I'm not sure that my family is Cherokee, since the family was so damn tight-lipped about who was Indian, though I'm 200% certain that there is Native blood--and quite a bit of it--running through my veins thanks to my mother. Mima took me to my first Pow Wow, and I remember standing there completely overcome. Everyone around me looked like my mother and her family. Since then, the Pow Wows and my Native heritage has completed me, and my quest to trace my ancestry has led me to believe wholeheartedly that "blood calls to blood" and that while my mother's family didn't actively acknowledge that they were mostly Indian, they were. So as soon summer rolls around and the New York pow wows start, we all (my mom, my sis, the kids, and Mima) hit the trail. Sometimes, sis and I will even travel; year before last we went to the National Pow Wow in DC. It was indoors in an arena, hotter than you could ever possibly imagine, and lacked the same "feel" as the outdoor pow wows where you can sit on the grass in the sun. But it was extremely moving to be there with thousands of your cousins and brothers and sisters and distant relations, listening to the drums, in the capital of the country that has betrayed two sides of my family time and time again.
I traced an ancestor back to what was Nottoway county, Virginia. On a census he is identified as "mulatto" but elsewhere it was noted that he was tri-racial. A picture reveals him to be more Native looking than than anything else. It took an awful lot of digging, but the reason I found him is that he served in the Virginia House of Delegates during Reconstruction. He had been born into slavery, but bought his wife and 4 eldest children out of slavery--presumably from his own father since the owner bore the exact name. One of his daughters married the man who would go on to found St. Paul's Episcopal College, while another daughter married a Pullman porter and moved to New Jersey. The child from that union, my great- grandmother, went back to St. Paul's to teach after graduating from a "Normal" school in Trenton, New Jersey. It was there that she met and married my great-grandfather. My grandfather described his mother as "an independent soul" who took on the likes of W. E. B. DuBois, refusing to be intimidated by his pinz-nez glasses and gold-headed cane, and demands for a "half-cup" of his own coffee, rather than a full cup of hers. (She won that battle.) Pictures reveal her to look very much like her grandfather, and in turn her own children all had distinctly Native features, particularly as they aged--my great-aunt especially.

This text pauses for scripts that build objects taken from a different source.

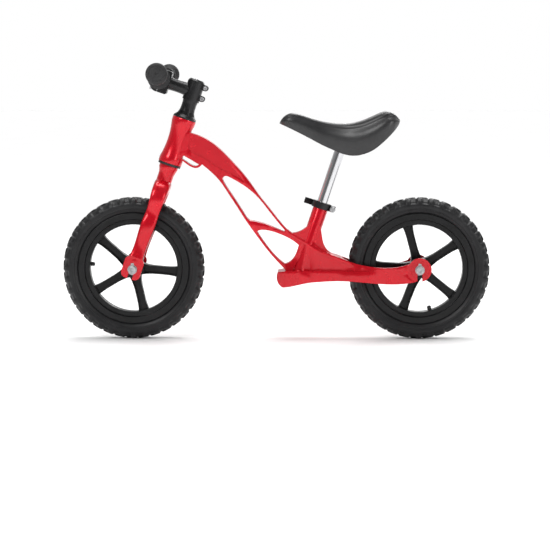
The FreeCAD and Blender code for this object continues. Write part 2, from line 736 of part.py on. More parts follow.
def head_tube_solid():
    """Head tube outside, waisted between its two bearing cups, in the steering frame."""
    middle = (head_bottom + head_top) / 2
    outline = [Vector(head_end_r, 0, head_bottom + 9), Vector(head_waist_r + 1.2, 0, middle - 20),
               Vector(head_waist_r, 0, middle + 2), Vector(head_waist_r + 1.4, 0, middle + 22),
               Vector(head_end_r, 0, head_top - 9)]
    face = closed_face([Vector(0, 0, head_bottom), Vector(head_end_r, 0, head_bottom)], outline,
                       [Vector(head_end_r, 0, head_top), Vector(0, 0, head_top)])
    return face.revolve(Vector(0, 0, 0), Vector(0, 0, 1), 360)


def head_bore():
    """Cutter for the head tube's bore and bearing seats."""
    bore = tube(head_bore_r, 0, head_bottom - 1, head_top + 1)
    lower = tube(head_bearing_r, 0, head_bottom - 1, head_bottom + head_bearing_width)
    upper = tube(head_bearing_r, 0, head_top - head_bearing_width, head_top + 1)
    return bore.fuse([lower, upper])


def stay_solid():
    """Footrest and the two rear stays: a side outline met by a forked plan."""
    side = closed_face(
        rears((0.10, 57), (0.213, 35.6), (0.332, 23), (0.435, 13.5), (0.591, 5.5), (0.772, 4),
              (0.875, 9), (0.955, 16.6)),
        rears((0.967, -24), (0.772, -30), (0.565, -27.5), (0.305, -24.4), (0.176, -26), (0.046, -29),
              (-0.084, -35.5), (-0.148, -37.6)),
        rears((-0.148, -37.6), (-0.185, -30), (-0.20, -15), (-0.19, -6)),
        rears((-0.12, -4), (-0.03, 6)))
    outer_face = rear_dropout_gap / 2 + dropout_wall
    well_front = (rear_axle.x - tyre_r - wheel_well_gap - seat_foot_x) / seat_tube_setback
    inner = rear_dropout_gap / 2
    well_half = tyre_width / 2 + wheel_well_gap
    well = [(1.12, inner), (0.88, inner), (0.65, well_half + 2), (well_front + 0.10, well_half),
            (well_front, well_half * 0.6), (well_front - 0.012, 0)]
    tail = [(0.65, stay_outer_mid + 2), (0.90, outer_face), (1.12, outer_face)]
    step = [(-0.22, step_half_width - 12), (-0.17, step_half_width), (0.10, step_half_width),
            (0.35, step_half_width + 2)] + tail

    def stay_plan(grow):
        return [(-0.22, stay_root_half + grow - 2), (0.04, stay_root_half + grow),
                (0.13, stay_root_half + grow + 4), (0.24, step_half_width + grow - 11),
                (0.36, step_half_width + grow - 3), (0.48, step_half_width + grow + 1)] + tail

    def column(outer, z0, z1):
        def at(pairs, side):
            return [Vector(seat_foot_x + seat_tube_setback * u, side * y, z0) for u, y in pairs]

        face = closed_face(at(outer, -1), at(well, -1) + at(well[::-1], 1)[1:], at(outer[::-1], 1))
        return face.extrude(Vector(0, 0, z1 - z0))

    above = column(stay_plan(0), step_top_z, 600)
    stays = across(side, 100).common(above.fuse(column(step, 0, step_top_z)))
    ridge = closed_face(
        rears((-0.11, 80), (-0.017, 64), (0.064, 52.5), (0.148, 39), (0.24, 31), (0.332, 23.5),
              (0.435, 13.5)),
        rears((0.435, 7.5), (0.332, 17), (0.24, 24.5), (0.148, 32.5), (0.064, 46), (-0.017, 57.5),
              (-0.11, 74)))
    grow = seat_tube_r + ridge_proud - stay_root_half
    stays = stays.fuse(across(ridge, 100).common(column(stay_plan(grow), 0, 600)))
    boss = rod_y(rear_boss_r, rear_axle.x, rear_axle.z, inner, outer_face)
    stays = stays.fuse([boss, mirrored(boss)])
    boss_face = rod_y(rear_boss_r + 2, rear_axle.x, rear_axle.z, outer_face, outer_face + 5)
    groove_floor = outer_face - rear_groove_depth
    groove = rod_y(rear_groove_r, rear_axle.x, rear_axle.z, groove_floor, outer_face + 1).cut(
        rod_y(rear_groove_r - rear_groove_width, rear_axle.x, rear_axle.z, groove_floor, outer_face))
    for cutter in (boss_face, groove):
        stays = stays.cut(cutter.fuse(mirrored(cutter)))
    return stays.cut(dropout_slot(inner, -90).translated(rear_axle))


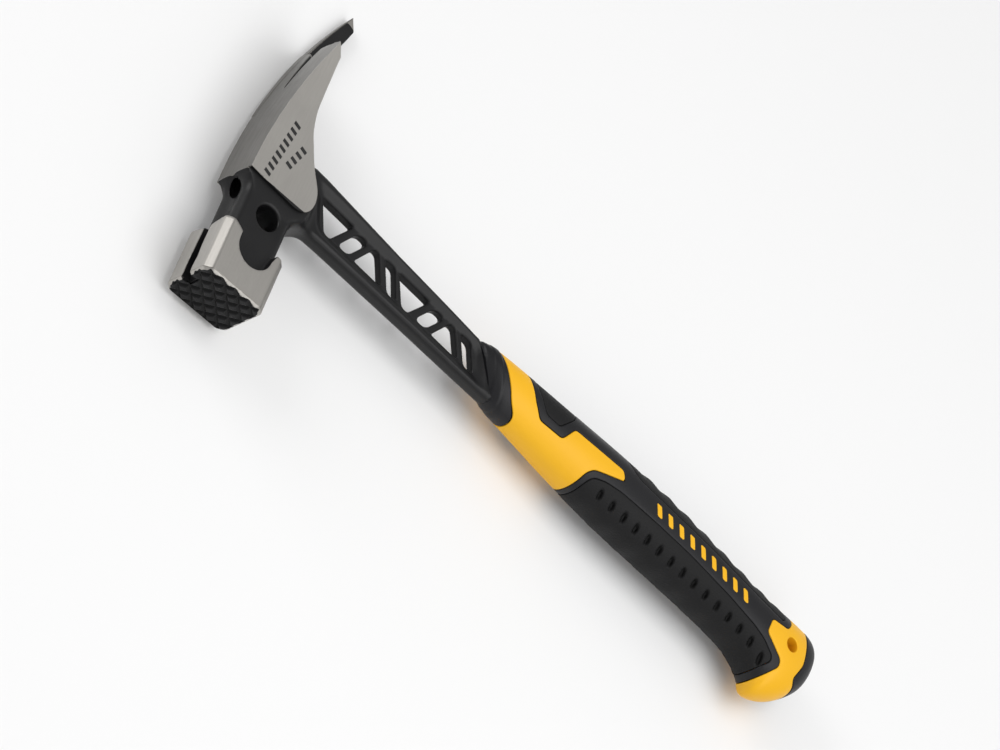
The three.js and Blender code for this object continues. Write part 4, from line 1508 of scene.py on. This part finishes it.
@dataclass(frozen=True)
class Studio:
    """The camera, the pale floor and the soft lights."""

    camera_place: tuple[float, float, float] = (621.3, 976.0, 1256.5)
    camera_target: tuple[float, float, float] = (-129.6, -64.0, 0.0)
    picture_up: tuple[float, float, float] = (0.593159, -0.757534, 0.272588)
    lens: float = 162.0

    def aim(self, thing: bpy.types.Object, place: Vector, target: Vector, up: Vector) -> None:
        """Puts a camera or light at a place, looking at a target, with a given way up."""
        back = (place - target).normalized()
        right = up.cross(back).normalized()
        rotation = Matrix((right, back.cross(right), back)).transposed()
        thing.matrix_world = Matrix.Translation(place) @ rotation.to_4x4()

    def camera(self, bench: Bench) -> None:
        """Adds the camera."""
        data = bpy.data.cameras.new("camera")
        data.lens = self.lens
        data.clip_end = 20
        camera = bpy.data.objects.new("camera", data)
        bpy.context.scene.collection.objects.link(camera)
        place = Vector(bench.metres(np.array(self.camera_place)))
        target = Vector(bench.metres(np.array(self.camera_target)))
        self.aim(camera, place, target, Vector(self.picture_up))
        bpy.context.scene.camera = camera

    def floor(self) -> None:
        """Adds a wide pale floor under the hammer."""
        size = 6.0
        z = CAD_BOX[0][2] - 0.0002
        mesh = bpy.data.meshes.new("floor")
        corners = [(-size, -size, z), (size, -size, z), (size, size, z), (-size, size, z)]
        mesh.from_pydata(corners, [], [(0, 1, 2, 3)])
        floor = bpy.data.objects.new("floor", mesh)
        bpy.context.scene.collection.objects.link(floor)
        material, _, shader = start_finish("floor_paper")
        shader.inputs["Base Color"].default_value = (0.86, 0.86, 0.86, 1)
        shader.inputs["Roughness"].default_value = 0.9
        mesh.materials.append(material)

    def light(self, name: str, place: tuple[float, float, float], size: float, power: float) -> None:
        """Adds a square soft light that looks at the middle of the hammer."""
        data = bpy.data.lights.new(name, "AREA")
        data.shape = "SQUARE"
        data.size = size
        data.energy = power
        light = bpy.data.objects.new(name, data)
        bpy.context.scene.collection.objects.link(light)
        self.aim(light, Vector(place), Vector((0, 0, 0.01)), Vector((0.1, 1, 0.05)))

    def build(self, bench: Bench) -> None:
        """Sets the whole studio up."""
        self.camera(bench)
        self.floor()
        self.light("overhead", (-0.3, 0.2, 1.6), 1.5, 16.5)
        self.light("from_face", (-0.5, 1.5, 1.0), 0.9, 4.2)
        self.light("from_head", (1.5, -0.4, 0.6), 0.8, 7.5)
        world = bpy.data.worlds.new("studio")
        world.use_nodes = True
        world.node_tree.nodes["Background"].inputs["Color"].default_value = (1, 1, 1, 1)
        world.node_tree.nodes["Background"].inputs["Strength"].default_value = 0.5
        bpy.context.scene.world = world
        bpy.context.scene.view_settings.view_transform = "Standard"


# ---- assembly --------------------------------------------------------------------------------------


def main() -> None:
    """Builds the hammer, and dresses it."""
    logging.basicConfig(level=logging.INFO, format="%(message)s")
    forging = Forging()
    bench = Bench.from_frame(forging.half_height, 0.0, forging.far_side)
    Studio().build(bench)

    brushed, grain = brushed_group(), grain_group()
    coated_steel = CoatedSteel("coated_steel").make(brushed, grain)
    black_face = CoatedSteel("milled_black", shadow=0.25, specular=0.16).make(brushed, grain)
    ink, yellow, black, rubber = (finish.make(grain) for finish in (INK, YELLOW, BLACK, RUBBER))

    forging.build(bench, coated_steel)
    forging.cheek_marks(bench, ink)
    MilledFace(forging).build(bench, black_face)
    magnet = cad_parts["nail_magnet"]
    magnet.data.materials.clear()
    magnet.data.materials.append(Plated().make(brushed))

    grip = Grip()
    grip.build(bench, {
        Moulding.CORE: yellow, Moulding.COLLAR: black, Moulding.FRAME: black, Moulding.PALM: rubber,
        Moulding.SPINE: rubber, Moulding.THUMB: rubber, Moulding.BUMPER: black,
    })
    grip.strip_bars(bench, yellow)


if __name__ == "__main__":
    main()
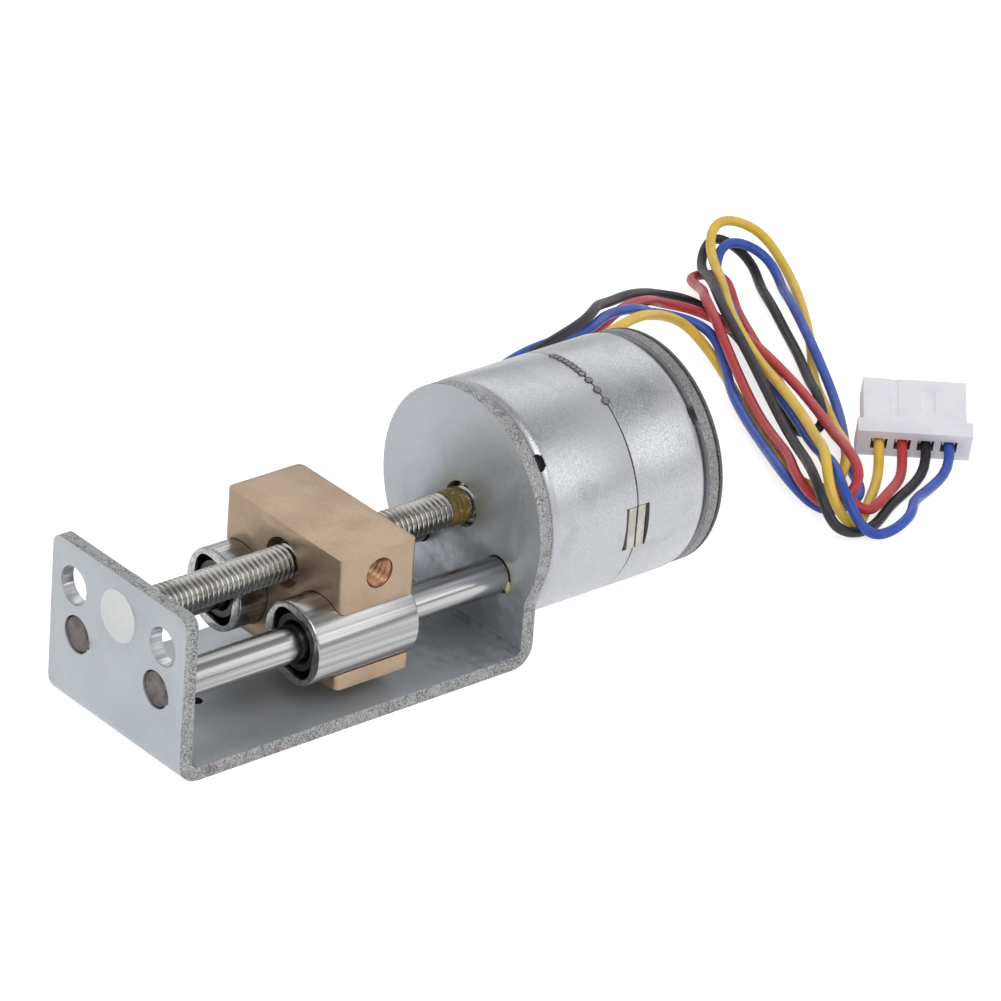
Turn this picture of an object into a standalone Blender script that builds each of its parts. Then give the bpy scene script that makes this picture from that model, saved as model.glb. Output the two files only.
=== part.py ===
"""Stepper motor linear slide: a small can motor on a bent sheet bracket turns a fine
lead screw, which carries a brass slider along two round guide rods.

The screw runs along +Y from the free end to the motor, +X is to the right when looking
along +Y, and +Z is up. The origin is the middle of the bracket's underside. Lengths are
written in millimetres, with y counted from the bracket's front face, and every piece is
then placed in metres from the origin.
"""
import math

import bmesh
import bpy
import numpy as np
from mathutils import Matrix, Vector

MM = 0.001

# Bracket: one strip of sheet bent up at both ends, the rear one round like the motor
SHEET = 1.2
BEND_R = 1.9
BEND_STEPS = 6
BRACKET_W = 17.2
FRONT_H = 14.6
CORNER_R = 1.0
SPAN = 34.2
CAN_D = 20.0
REAR_RIM = 0.05
REAR_D = CAN_D - 2 * REAR_RIM
REAR_STEPS = 40
NECK_R = 1.2
NECK_STEPS = 4
SCREW_Z = 11.05
ROD_Z = 7.0
ROD_SPACING = 10.2
MOUNT_SPACING = 11.5
MOUNT_D = 3.3
SCREW_HOLE_D = 3.9

# Clearances: between pieces that turn or slide, and between pieces that only touch
FIT = 0.1
SNUG = 0.05

# Guide rods and the screw
ROD_D = 3.0
ROD_INSET = 0.1
ROD_CHAMFER = 0.2
SCREW_D = 2.95
SCREW_GAP = 1.0
SCREW_START = SHEET + SCREW_GAP
SCREW_OVERHANG = 0.7
SCREW_END = SPAN + SCREW_OVERHANG
SCREW_CHAMFER = 0.25
PIVOT_D = 1.5
PIVOT_START = 0.7
SHAFT_D = 2.0
SHAFT_INSET = 0.8

# Front bearing of the screw
BEARING_D = 4.2
BEARING_BULGE = 0.2
BEARING_FLANGE_D = 6.0
BEARING_FLANGE_T = 0.7

# Slider and its two linear bushings
BUSHING_D = 7.0
BUSHING_L = 10.0
BUSHING_Y = 13.35
BUSHING_WALL = 0.55
BUSHING_CHAMFER = 0.15
CAGE_INSET = 0.35
CAGE_END = 2.0
BALL_SLOT_W = 0.9
BLOCK_W = 15.0
BLOCK_L = 7.5
BLOCK_OVERHANG = 0.2
BLOCK_Y = BUSHING_Y + BUSHING_L + BLOCK_OVERHANG - BLOCK_L
BLOCK_RISE = 3.4
BLOCK_TOP = SCREW_Z + BLOCK_RISE
BLOCK_FOOT = 0.55
BLOCK_BOTTOM = ROD_Z - BUSHING_D / 2 - BLOCK_FOOT
BLOCK_EDGE_R = 0.6
BLOCK_EDGE_STEPS = 3
MOUTH_CHAMFER = 0.35
NUT_MOUTH_D = 4.2
NUT_MOUTH_DEPTH = 1.4
SIDE_TAP_D = 2.6
SIDE_TAP_RISE = 1.45
SIDE_TAP_Z = SCREW_Z + SIDE_TAP_RISE
SIDE_TAP_DEPTH = 5.4

# Motor, whose can is as wide as CAN_D above
CAN_WALL = 0.6
CAN_END = 0.7
CAN_BEND_R = 0.9
CAN_BEND_STEPS = 3
FRONT_CAN_L = 8.9
REAR_CAN_L = 7.6
SHOULDER_R = 1.1
MOTOR_Y = SPAN + SHEET + FIT
SEAM_Y = MOTOR_Y + FRONT_CAN_L
CAN_REAR_Y = SEAM_Y + REAR_CAN_L
COVER_T = 1.6
COVER_EDGE = 0.2
COVER_SKIN = 0.5
BUSH_D = 6.0
BUSH_FLANGE_D = 7.6
BUSH_FLANGE_T = 0.6
BUSH_NOSE = 1.8
COLLAR_D = 3.5
WASHER_D = 4.6
WASHER_T = 0.4
HUB_D = 5.0
ROTOR_D = 9.8
ROTOR_INSET = 0.3
POLE_R = 5.1
POLE_T = 0.6
POLE_PAIRS = 5
POLE_PITCH = 360 / POLE_PAIRS
POLE_GAP = 4.4
POLE_END_GAP = 0.5
YOKE_T = 0.75
BOBBIN_WALL = 0.4
COIL_INSET = 0.3
WINDOW_W = 2.4
WINDOW_H = 3.9
WINDOW_DROP = 2.5
WINDOW_LOW = SCREW_Z - WINDOW_DROP
WINDOW_Z = (WINDOW_LOW, WINDOW_LOW + WINDOW_H)
TAB_ROOT = 0.8
TAB_INSET = 0.15
TAB_X = (CAN_D / 2 - CAN_WALL - TAB_ROOT, CAN_D / 2 - TAB_INSET)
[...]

My mother's mother's family were also Native, from Lincolnton North Carolina--not at all far from Cherokee territory and since people have always traveled, it is highly likely that my mother's mother's family were Cherokee or Muskogee. However, they all claimed to be mostly Scottish, though again, photos reveal otherwise. Census records also indicate that many of them were "mulattoes" and were free during slavery; in fact owning property and businesses.